Aggregate level data does, however, mask significant differences within age cohorts. Younger women are significantly more likely to support Labour and less likely to support the Conservatives than younger men, but this modern gender gap diminishes across the generations and disappears among older voters.

Analysis has suggested that the gender-generation gap apparent in 2017 can be accounted for by women’s greater concerns about household finances and the NHS compared to men, leading them to vote for the opposition. In 2019, differences between younger men and women’s attitudes towards Brexit was a critical factor.

The modern gender gap is still evident. Data from February 2023 shows the same gender pattern, with Labour ahead of Conservatives by 28% among women, compared to 22% among men.

Again, aggregate level data masks differences between subgroups, divided by age and other factors. Geography is one such factor. Data produced by Labour Together shows a specific type of women voter – labelled the ‘Stevenage woman’- who will be essential if Labour is to win a majority at the next election. Too often, media and politicians focus almost exclusively on the so called ‘Workington man’, or disaffected former Labour voters in post-industrial areas such as the Red Wall, who are necessary but insufficient when it comes to ensuring a Labour victory.

‘Stevenage Woman’ is a younger voter, struggling with the cost-of-living crisis, and living in suburban areas, which are often marginal Labour/Conservative constituencies. These voters are not strong partisans and were greater supporters of the Conservative Party in 2019, but now have shifted towards Labour.

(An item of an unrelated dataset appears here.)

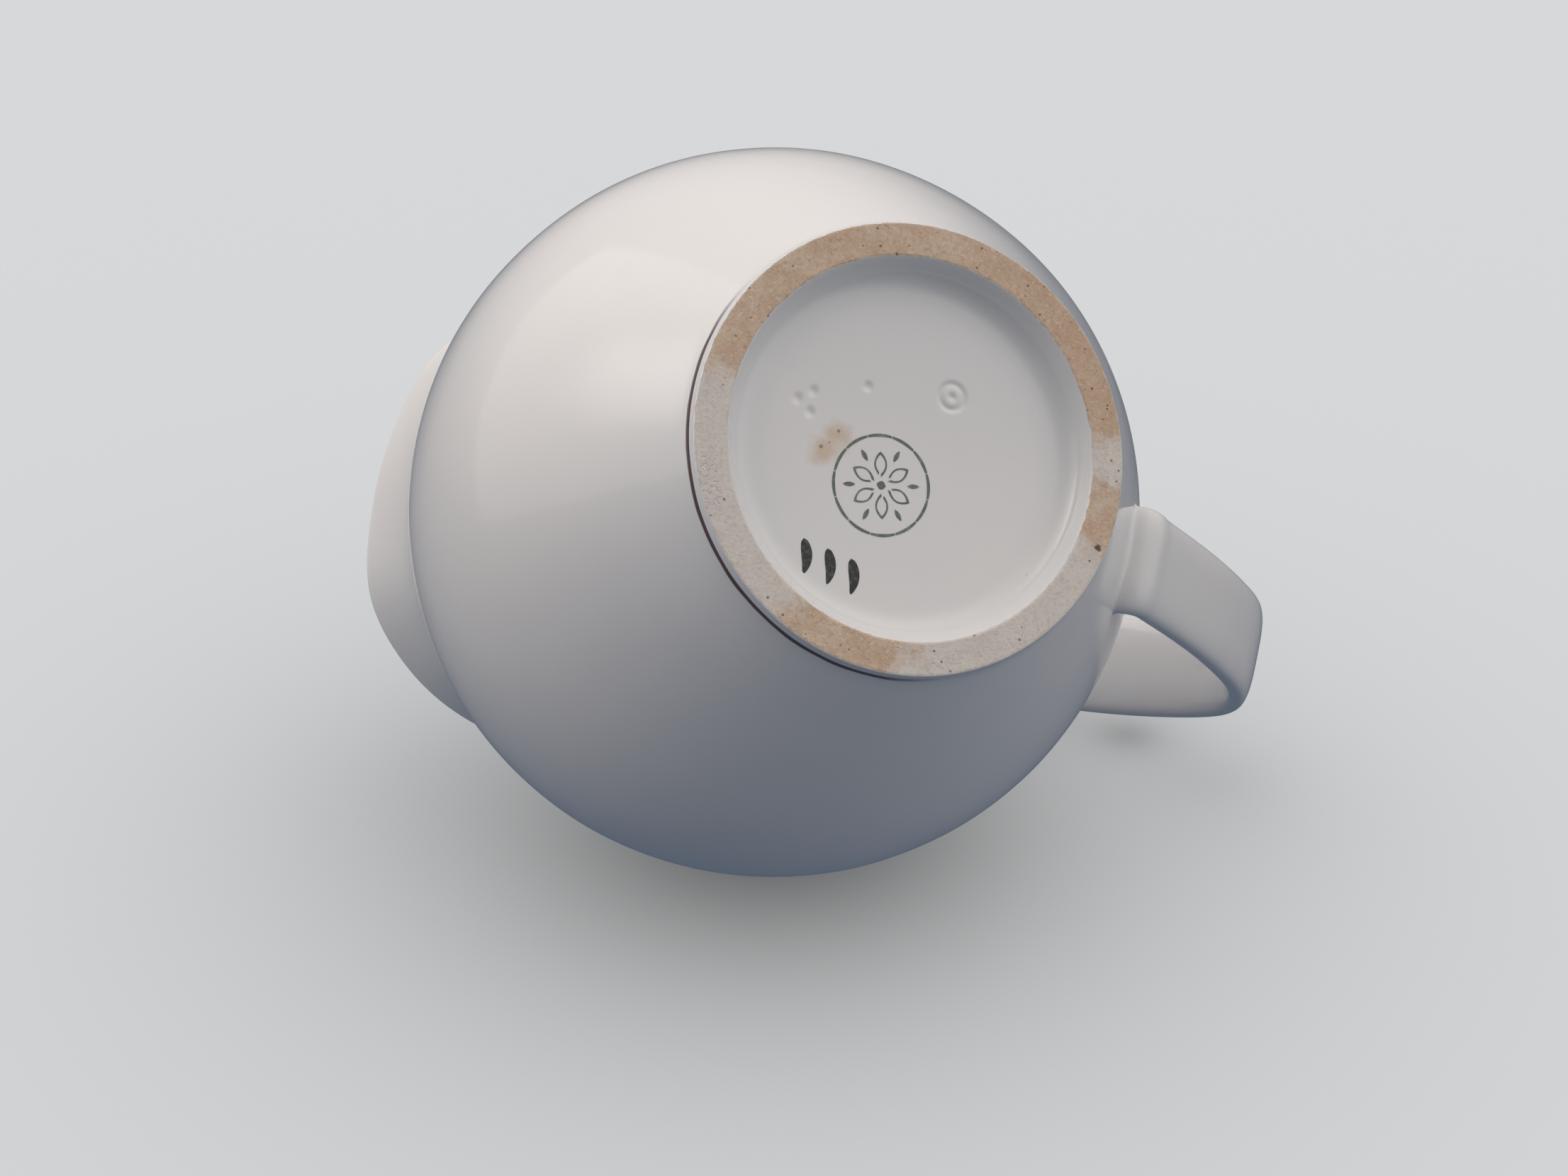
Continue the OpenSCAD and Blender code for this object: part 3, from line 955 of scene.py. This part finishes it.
def pale_floor(name):
    """A pale floor the colour of the backdrop, seen from above only. It carries a painted contact shadow,
    darker close under the foot.
    """
    mesh = bpy.data.meshes.new(name)
    turn = np.arange(FLOOR_CORNERS) * 2 * math.pi / FLOOR_CORNERS
    corners = [(FLOOR_RADIUS * math.cos(a), FLOOR_RADIUS * math.sin(a), -FLOOR_DROP) for a in turn]
    mesh.from_pydata(corners, [], [tuple(range(FLOOR_CORNERS))])
    floor = bpy.data.objects.new(name, mesh)
    bpy.context.scene.collection.objects.link(floor)
    material = bpy.data.materials.new(name)
    material.use_nodes = True
    nodes, links = material.node_tree.nodes, material.node_tree.links
    nodes.clear()
    # Painted contact shadow: two ambient occlusion shades, multiplied, tint the see-through floor
    shades = []
    for reach, share in ((FLOOR_CONTACT, FLOOR_DARKEST), (FLOOR_CONTACT / 4, FLOOR_DARKEST**0.5)):
        near = nodes.new("ShaderNodeAmbientOcclusion")
        near.samples = 24
        near.inputs["Distance"].default_value = reach
        ramp = nodes.new("ShaderNodeMapRange")
        ramp.inputs["From Min"].default_value = 0.1
        ramp.inputs["To Min"].default_value = share
        links.new(near.outputs["AO"], ramp.inputs["Value"])
        shades.append(ramp.outputs["Result"])
    both = nodes.new("ShaderNodeMath")
    both.operation = "MULTIPLY"
    links.new(shades[0], both.inputs[0])
    links.new(shades[1], both.inputs[1])
    shade = nodes.new("ShaderNodeCombineColor")
    for socket in shade.inputs:
        links.new(both.outputs[0], socket)
    tinted = nodes.new("ShaderNodeBsdfTransparent")
    links.new(shade.outputs["Color"], tinted.inputs["Color"])
    clear = nodes.new("ShaderNodeBsdfTransparent")
    side = nodes.new("ShaderNodeNewGeometry")
    pick = nodes.new("ShaderNodeMixShader")
    links.new(side.outputs["Backfacing"], pick.inputs["Fac"])
    links.new(tinted.outputs[0], pick.inputs[1])
    links.new(clear.outputs[0], pick.inputs[2])
    out = nodes.new("ShaderNodeOutputMaterial")
    links.new(pick.outputs[0], out.inputs["Surface"])
    mesh.materials.append(material)
    floor.visible_diffuse = False
    floor.visible_glossy = False
    floor.visible_transmission = False
    floor.visible_shadow = False


def softbox(name, direction, size, power, colour, mirrored=True):
    """A square lamp that faces the jug from a direction. One that isn't mirrored leaves no highlight."""
    data = bpy.data.lights.new(name, "AREA")
    data.shape = "RECTANGLE"
    data.size, data.size_y = size, size
    data.energy = power
    data.color = colour
    light = bpy.data.objects.new(name, data)
    bpy.context.scene.collection.objects.link(light)
    direction = direction.normalized()
    light.location = CENTRE + direction * LAMP_DISTANCE
    light.rotation_mode = "QUATERNION"
    light.rotation_quaternion = direction.to_track_quat("Z", "Y")
    light.visible_glossy = mirrored


def lying_shade(nodes, links, direction):
    """The painted shadow on the pale table that the lying jug rests on: how light the table is for each
    direction as seen by the camera.

    The table is the plane that touches the belly. Round bodies resting on it or hanging over it shade it
    by height * radius^2 / distance^3, each worked out where the direction meets the table.
    """

    def number(operation, first, second):
        node = nodes.new("ShaderNodeMath")
        node.operation = operation
        for socket, value in zip(node.inputs, (first, second)):
            if isinstance(value, bpy.types.NodeSocket):
                links.new(value, socket)
            else:
                socket.default_value = value
        return node.outputs[0]

    def arrow(operation, first, second, result):
        node = nodes.new("ShaderNodeVectorMath")
        node.operation = operation
        links.new(first, node.inputs[0])
        node.inputs[1].default_value = second
        return node.outputs[result]

    slope = arrow("DOT_PRODUCT", direction, TABLE_UP, "Value")
    away = (CAMERA_PLACE - TABLE_POINT).dot(TABLE_UP) / MM
    reach = number("DIVIDE", away, number("MAXIMUM", number("MULTIPLY", slope, -1.0), 1e-4))
    scaled = nodes.new("ShaderNodeVectorMath")
    scaled.operation = "SCALE"
    links.new(direction, scaled.inputs[0])
    links.new(reach, scaled.inputs["Scale"])
    light = 1.0
    for place, radius, share in TABLE_SHADERS:
        gap = arrow("ADD", scaled.outputs[0], (CAMERA_PLACE - place * MM) / MM, "Vector")
        distance = arrow("LENGTH", gap, (0, 0, 0), "Value")
        height = max((place * MM - TABLE_POINT).dot(TABLE_UP) / MM, 1.0)
        radius = min(radius, height)
        near = number("DIVIDE", height * radius**2 * share, number("POWER", distance, 3.0))
        light = number("MULTIPLY", light, number("SUBTRACT", 1.0, near))
    return light


def studio_world(glows):
    """Pale backdrop that carries the painted shadow of the lying jug on its table. The light it gives is a
    sum of wide soft glows: (direction, spread, colour).
    """
    world = bpy.data.worlds.new("studio")
    bpy.context.scene.world = world
    world.use_nodes = True
    nodes, links = world.node_tree.nodes, world.node_tree.links
    nodes.clear()
    place = nodes.new("ShaderNodeTexCoord")
    total = None
    for direction, spread, colour in glows:
        along = nodes.new("ShaderNodeVectorMath")
        along.operation = "DOT_PRODUCT"
        along.inputs[1].default_value = direction.normalized()
        links.new(place.outputs["Generated"], along.inputs[0])
        ramp = nodes.new("ShaderNodeMapRange")
        ramp.interpolation_type = "SMOOTHSTEP"
        ramp.inputs["From Min"].default_value = math.cos(math.radians(spread))
        ramp.inputs["From Max"].default_value = 1.0
        links.new(along.outputs["Value"], ramp.inputs["Value"])
        glow = nodes.new("ShaderNodeVectorMath")
        glow.operation = "SCALE"
        glow.inputs[0].default_value = colour
        links.new(ramp.outputs["Result"], glow.inputs["Scale"])
        if total is None:
            total = glow.outputs[0]
            continue
        joined = nodes.new("ShaderNodeVectorMath")
        joined.operation = "ADD"
        links.new(total, joined.inputs[0])
        links.new(glow.outputs[0], joined.inputs[1])
        total = joined.outputs[0]
    lit = nodes.new("ShaderNodeBackground")
    links.new(total, lit.inputs["Color"])
    seen = nodes.new("ShaderNodeBackground")
    seen.inputs["Color"].default_value = PALE
    # The backdrop the camera sees carries the painted shadow of the lying jug
    links.new(lying_shade(nodes, links, place.outputs["Generated"]), seen.inputs["Strength"])
    path = nodes.new("ShaderNodeLightPath")
    pick = nodes.new("ShaderNodeMixShader")
    links.new(path.outputs["Is Camera Ray"], pick.inputs["Fac"])
    links.new(lit.outputs[0], pick.inputs[1])
    links.new(seen.outputs[0], pick.inputs[2])
    out = nodes.new("ShaderNodeOutputWorld")
    links.new(pick.outputs[0], out.inputs["Surface"])


# The table under the lying jug, tilted towards the camera, and what shades it: (middle, radius, share)
TABLE_TILT = math.radians(27)
TABLE_UP = UP * math.cos(TABLE_TILT) + TOWARDS * math.sin(TABLE_TILT)
TABLE_POINT = CENTRE - TABLE_UP * BODY_RADIUS * MM
BODY_SHADE, STRAP_SHADE, LIP_SHADE = 0.85, 0.35, 0.6
LIP_MIDDLE, LIP_BULK = Vector((-0.7 * LIP_REACH, 0.3 * LIP_REACH, RIM_HEIGHT - 12)), 14
TABLE_SHADERS = [(CENTRE / MM, BODY_RADIUS, BODY_SHADE), (LIP_MIDDLE, LIP_BULK, LIP_SHADE)]
for away, height in STRAP_ROUTE[3:]:
    TABLE_SHADERS.append((Vector((away, STRAP_TOP_WIDTH / 4, height)), STRAP_TOP_WIDTH / 2, STRAP_SHADE))

KEY_SIDE = UP * 0.53 - RIGHT * 0.75 + TOWARDS * 0.22
RIGHT_SIDE = UP * 0.42 + RIGHT * 0.8 + TOWARDS * 0.42
LAMP_DISTANCE = 0.9

pale_floor("floor_upright")
studio_world(
    (
        (KEY_SIDE, 53, (0.50, 0.455, 0.42)),
        (KEY_SIDE, 22, (2.05, 1.95, 1.83)),
        (RIGHT_SIDE, 53, (0.98, 0.94, 0.90)),
        (UP, 78, (0.76, 0.72, 0.705)),
        (TOWARDS - UP * 0.4, 90, (0.104, 0.104, 0.115)),
        (-UP, 180, (0.038, 0.058, 0.090)),
        (-TOWARDS, 180, (0.055, 0.070, 0.095)),
    )
)
softbox("key_panel", KEY_SIDE, 1.2, 2.1, (1.0, 0.97, 0.95))
softbox("upright_overhead", -TOWARDS, 0.6, 4.0, (1.0, 0.99, 0.98), mirrored=False)

bpy.context.scene.view_settings.view_transform = "Standard"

The description of the ‘Stevenage Woman’ as a weak partisan is in keeping with findings from academic research on gender differences in political participation. Women tend, on average, to be slightly less interested in formal politics than men. As it is those people who are highly engaged with politics who tend to develop strong party loyalties, women are disproportionately represented among the group who have no strong party ties, and instead decide how to vote closer to the election.

More widely, women are also over-represented in lower income households and express greater concern about their financial security and the state of the NHS. At present, the Labour Party has an advantage among voters who hold these twin concerns, accounting for a significant portion of Labour’s advantage among women – particularly younger women voters.

So, what does this mean for the next election? At 51% of the adult population, and a slightly higher proportion of eligible voters (given women’s greater longevity and the fact that men constitute 95% of the prison population, mostly ineligible to vote), women’s votes are essential to secure an electoral majority.

Men and women’s voting patterns and issue priorities are more similar than they are different. However, given the size of the populations involved, even small differences in gender vote choice can have a huge impact at the ballot box. None of the parties can afford to ignore the modern gender gap which has emerged in recent elections.

Labour must be wary of taking women’s votes for granted, given their weak partisan ties and over-representation among swing voters. Meanwhile, the Conservatives must make efforts to improve their reputation on those issues women emphasise more than men, particularly the cost-of-living crisis and the state of the NHS.

By Rosie Campbell, Professor of Politics and Director of the Global Institute for Women’s Leadership, King’s College London.